Mulai dari masa mengandung, melahirkan, hingga menyusui adalah masa yang sulit
bagi seorang ibu. Quran memaparkan hal tersebut untuk menggambarkan bagaimana bentuk
pengkhidmatan seorang ibu. Pengkhidmatan ini tidak setara dengan pengkhidmatan
seorang ayah.
Perempuan
dalam Irfan
Sebagaimana
dipahami bersama, tak ada perempuan yang membawa syariat tertentu karena syariat
merupakan aspek pelaksanaan atau implementasi. Namun mesti dipahami bahwa
setelah kenabian tasyri’i dan berakhirnya risalah tasyri’i, pintu telah
tertutup untuk semuanya, baik laki-laki atau perempuan. Karena itu setelah
Rasulullah saw, bertahun-tahun lamanya tak ada lagi risalah baru yang muncul.
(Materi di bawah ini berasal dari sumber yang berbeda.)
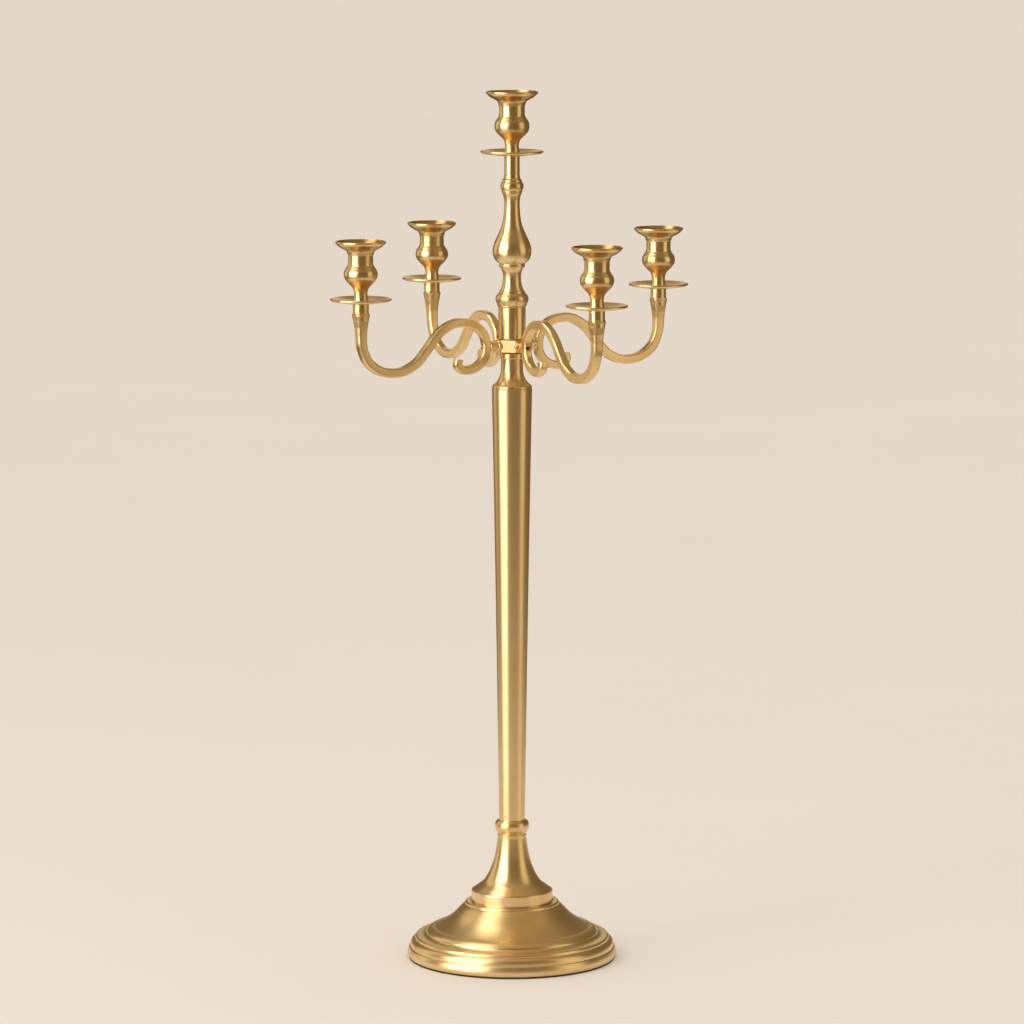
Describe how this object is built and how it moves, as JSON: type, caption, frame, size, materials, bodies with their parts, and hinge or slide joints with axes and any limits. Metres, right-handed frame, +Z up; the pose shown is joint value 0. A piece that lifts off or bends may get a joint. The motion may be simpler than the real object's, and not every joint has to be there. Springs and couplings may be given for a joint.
{
  "type": "candelabra",
  "caption": "Tall brass candelabra: a tapered column on a stepped round foot, square-bar scrolled arms with drip pans and candle cups, and a raised centre cup.",
  "frame": {"origin": "centre of the foot's underside, on the surface it stands on", "axes": "+Z up the column; the arms lie along +X, +Y, -X and -Y"},
  "size_m": [0.4302, 0.4302, 0.9433],
  "materials": {
    "satin_brass": "satin, brushed round the turned pieces and along the arms",
    "bright_steel": "plain drawn steel",
    "cast_iron": "painted black, rough",
    "black_rubber": "matt sheet rubber",
    "dark_fibre": "dark fibre washer"
  },
  "bodies": {
    "stand": {"baluster": "satin_brass", "base_bead": "satin_brass", "base_bell": "satin_brass", "base_dish": "satin_brass", "base_nut": "bright_steel", "base_washer": "bright_steel", "base_weight": "cast_iron", "centre_pan": "satin_brass", "column_cap": "satin_brass", "column_foot_plug": "satin_brass", "column_head_plug": "satin_brass", "column_tube": "satin_brass", "foot_pad": "black_rubber", "hub_journal": "bright_steel", "hub_sleeve": "satin_brass", "hub_washers": "dark_fibre", "sleeve_bead": "satin_brass", "stem_bead": "satin_brass", "stem_top": "satin_brass", "tie_rod": "bright_steel"},
    "arm_ring": {"arm_hub": "satin_brass", "arm_screws": "satin_brass", "arm_1": "satin_brass", "arm_spacer_1": "satin_brass", "arm_pan_1": "satin_brass", "arm_2": "satin_brass", "arm_spacer_2": "satin_brass", "arm_pan_2": "satin_brass", "arm_3": "satin_brass", "arm_spacer_3": "satin_brass", "arm_pan_3": "satin_brass", "arm_4": "satin_brass", "arm_spacer_4": "satin_brass", "arm_pan_4": "satin_brass"},
    "stud_1": {"arm_stud_1": "bright_steel"},
    "cup_1": {"arm_cup_1": "satin_brass"},
    "stud_2": {"arm_stud_2": "bright_steel"},
    "cup_2": {"arm_cup_2": "satin_brass"},
    "stud_3": {"arm_stud_3": "bright_steel"},
    "cup_3": {"arm_cup_3": "satin_brass"},
    "stud_4": {"arm_stud_4": "bright_steel"},
    "cup_4": {"arm_cup_4": "satin_brass"},
    "stud_centre": {"centre_stud": "bright_steel"},
    "cup_centre": {"centre_cup": "satin_brass"}
  },
  "joints": [
    {"name": "arm_ring_turn", "type": "hinge", "parent": "stand", "child": "arm_ring", "pos_m": [0, 0, 0.6705], "axis": [0, 0, 1], "continuous": true},
    {"name": "cup_1_lift", "type": "slide", "parent": "arm_ring", "child": "stud_1", "axis": [0, 0, 1], "range_m": [0, 0.008]},
    {"name": "cup_1_turn", "type": "hinge", "parent": "stud_1", "child": "cup_1", "pos_m": [0.1825, 0, 0.72595], "axis": [0, 0, 1], "range_deg": [0, 2885]},
    {"name": "cup_2_lift", "type": "slide", "parent": "arm_ring", "child": "stud_2", "axis": [0, 0, 1], "range_m": [0, 0.008]},
    {"name": "cup_2_turn", "type": "hinge", "parent": "stud_2", "child": "cup_2", "pos_m": [0, 0.1825, 0.72595], "axis": [0, 0, 1], "range_deg": [0, 2885]},
    {"name": "cup_3_lift", "type": "slide", "parent": "arm_ring", "child": "stud_3", "axis": [0, 0, 1], "range_m": [0, 0.008]},
    {"name": "cup_3_turn", "type": "hinge", "parent": "stud_3", "child": "cup_3", "pos_m": [-0.1825, 0, 0.72595], "axis": [0, 0, 1], "range_deg": [0, 2885]},
    {"name": "cup_4_lift", "type": "slide", "parent": "arm_ring", "child": "stud_4", "axis": [0, 0, 1], "range_m": [0, 0.008]},
    {"name": "cup_4_turn", "type": "hinge", "parent": "stud_4", "child": "cup_4", "pos_m": [0, -0.1825, 0.72595], "axis": [0, 0, 1], "range_deg": [0, 2885]},
    {"name": "cup_centre_lift", "type": "slide", "parent": "stand", "child": "stud_centre", "axis": [0, 0, 1], "range_m": [0, 0.008]},
    {"name": "cup_centre_turn", "type": "hinge", "parent": "stud_centre", "child": "cup_centre", "pos_m": [0, 0, 0.87625], "axis": [0, 0, 1], "range_deg": [0, 2885]}
  ],
  "couplings": [
    {"joint": "cup_1_turn", "follows": "cup_1_lift", "rad_per_m": 6283.2},
    {"joint": "cup_2_turn", "follows": "cup_2_lift", "rad_per_m": 6283.2},
    {"joint": "cup_3_turn", "follows": "cup_3_lift", "rad_per_m": 6283.2},
    {"joint": "cup_4_turn", "follows": "cup_4_lift", "rad_per_m": 6283.2},
    {"joint": "cup_centre_turn", "follows": "cup_centre_lift", "rad_per_m": 6283.2}
  ]
}
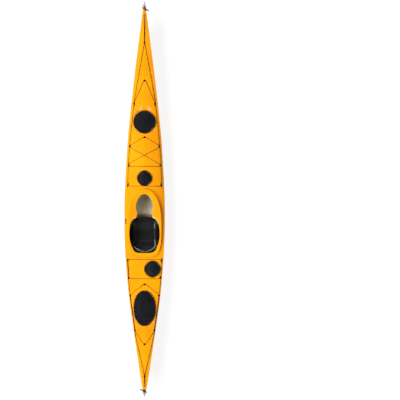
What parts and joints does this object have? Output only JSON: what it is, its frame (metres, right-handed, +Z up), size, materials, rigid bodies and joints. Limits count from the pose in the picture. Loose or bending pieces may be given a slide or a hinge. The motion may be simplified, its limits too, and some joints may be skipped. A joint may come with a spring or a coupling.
{
  "type": "sea kayak",
  "caption": "Long narrow decked sea kayak with keyhole cockpit, round and oval rubber deck hatches, deck rigging, foot rests and a drop skeg.",
  "frame": {"origin": "middle of the boat's length and beam, on the flat of the keel", "axes": "+Y to the bow, +X to starboard, +Z up"},
  "size_m": [0.5538, 5.41, 0.4154],
  "materials": {
    "yellow_gelcoat": "glossy gelcoat",
    "grey_ends": "satin",
    "laminate": "bare glass laminate",
    "hatch_rubber": "matt",
    "black_plastic": "satin",
    "rail_aluminium": "anodised",
    "band_fabric": "woven cover over foam",
    "cord": "braided",
    "skeg_blade": "satin"
  },
  "bodies": {
    "boat": {"hull": "yellow_gelcoat", "deck": "yellow_gelcoat", "coaming": "yellow_gelcoat", "bow_end_cap": "grey_ends", "stern_end_cap": "grey_ends", "front_bulkhead": "laminate", "day_bulkhead": "laminate", "rear_bulkhead": "laminate", "skeg_box": "laminate", "front_hatch_rim": "black_plastic", "day_hatch_rim": "black_plastic", "rear_hatch_rim": "black_plastic", "pod_tub": "black_plastic", "seat": "black_plastic", "skeg_track": "black_plastic", "skeg_cable": "black_plastic", "centre_bow_fitting": "black_plastic", "centre_foredeck_fitting": "black_plastic", "centre_front_fitting": "black_plastic", "centre_back_fitting": "black_plastic", "centre_hatch_fitting": "black_plastic", "centre_stern_fitting": "black_plastic", "starboard_1_fitting": "black_plastic", "port_1_fitting": "black_plastic", "starboard_2_fitting": "black_plastic", "port_2_fitting": "black_plastic", "starboard_3_fitting": "black_plastic", "port_3_fitting": "black_plastic", "starboard_4_fitting": "black_plastic", "port_4_fitting": "black_plastic", "starboard_5_fitting": "black_plastic", "port_5_fitting": "black_plastic", "starboard_6_fitting": "black_plastic", "port_6_fitting": "black_plastic", "starboard_7_fitting": "black_plastic", "port_7_fitting": "black_plastic", "starboard_8_fitting": "black_plastic", "port_8_fitting": "black_plastic", "starboard_foot_rail": "rail_aluminium", "port_foot_rail": "rail_aluminium", "bow_v_bungee": "cord", "front_deck_bungee": "cord", "pod_bungee": "cord", "rear_deck_bungee": "cord", "rear_hatch_bungee": "cord", "front_deck_line": "cord", "rear_deck_line": "cord"},
    "front_cover": {"front_hatch_cover": "hatch_rubber"},
    "pod_cover": {"pod_hatch_cover": "hatch_rubber"},
    "day_cover": {"day_hatch_cover": "hatch_rubber"},
    "rear_cover": {"rear_hatch_cover": "hatch_rubber"},
    "skeg": {"skeg_blade": "skeg_blade"},
    "skeg_knob": {"skeg_slider": "black_plastic"},
    "starboard_pedal": {"starboard_foot_pedal": "black_plastic"},
    "port_pedal": {"port_foot_pedal": "black_plastic"},
    "back_rest": {"backband": "band_fabric"},
    "bow_handle": {"bow_toggle": "black_plastic", "bow_toggle_cord": "cord"},
    "stern_handle": {"stern_toggle": "black_plastic", "stern_toggle_cord": "cord"}
  },
  "joints": [
    {"name": "front_cover_lift", "type": "slide", "parent": "boat", "child": "front_cover", "axis": [0, 0, 1], "range_m": [0, 0.3]},
    {"name": "pod_cover_lift", "type": "slide", "parent": "boat", "child": "pod_cover", "axis": [0, 0, 1], "range_m": [0, 0.3]},
    {"name": "day_cover_lift", "type": "slide", "parent": "boat", "child": "day_cover", "axis": [0, 0, 1], "range_m": [0, 0.3]},
    {"name": "rear_cover_lift", "type": "slide", "parent": "boat", "child": "rear_cover", "axis": [0, 0, 1], "range_m": [0, 0.3]},
    {"name": "skeg_drop", "type": "hinge", "parent": "boat", "child": "skeg", "pos_m": [0, -1.856, 0.03918], "axis": [1, 0, 0], "range_deg": [0, 55]},
    {"name": "skeg_slide", "type": "slide", "parent": "boat", "child": "skeg_knob", "axis": [0.0021, -1, -0.0095], "range_m": [0, 0.041]},
    {"name": "starboard_pedal_slide", "type": "slide", "parent": "boat", "child": "starboard_pedal", "axis": [-0.0548, 0.9985, 0], "range_m": [-0.14, 0.14]},
    {"name": "port_pedal_slide", "type": "slide", "parent": "boat", "child": "port_pedal", "axis": [0.0548, 0.9985, 0], "range_m": [-0.14, 0.14]},
    {"name": "backband_tilt", "type": "hinge", "parent": "boat", "child": "back_rest", "pos_m": [0, -0.648, 0.186], "axis": [-1, 0, 0], "range_deg": [0, 45]},
    {"name": "bow_toggle_swing", "type": "hinge", "parent": "boat", "child": "bow_handle", "pos_m": [0, 2.66, 0.393], "axis": [-1, 0, 0], "range_deg": [0, 105]},
    {"name": "stern_toggle_swing", "type": "hinge", "parent": "boat", "child": "stern_handle", "pos_m": [0, -2.676, 0.347], "axis": [1, 0, 0], "range_deg": [0, 105]}
  ],
  "couplings": [
    {"joint": "skeg_slide", "follows": "skeg_drop", "m_per_rad": 0.04167}
  ]
}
Oleh
karena itu, menjauhkan perempuan dari politik, sosial, budaya, dan ekonomi
dengan alasan bahwa perempuan tidak membawa syariat adalah alasan yang tidak
benar. Karena jika alasan ini dibenarkan, maka setelah berakhirnya risalah
tasyri’i maka semestinya alasan ini pun berlaku terhadap laki-laki. Disisi
lain, jika dipahami bahwa inti dari nubuwwah adalah wilayah, maka perempuan
sama sekali tidak terhalangi dalam meraih hakekat wilayah.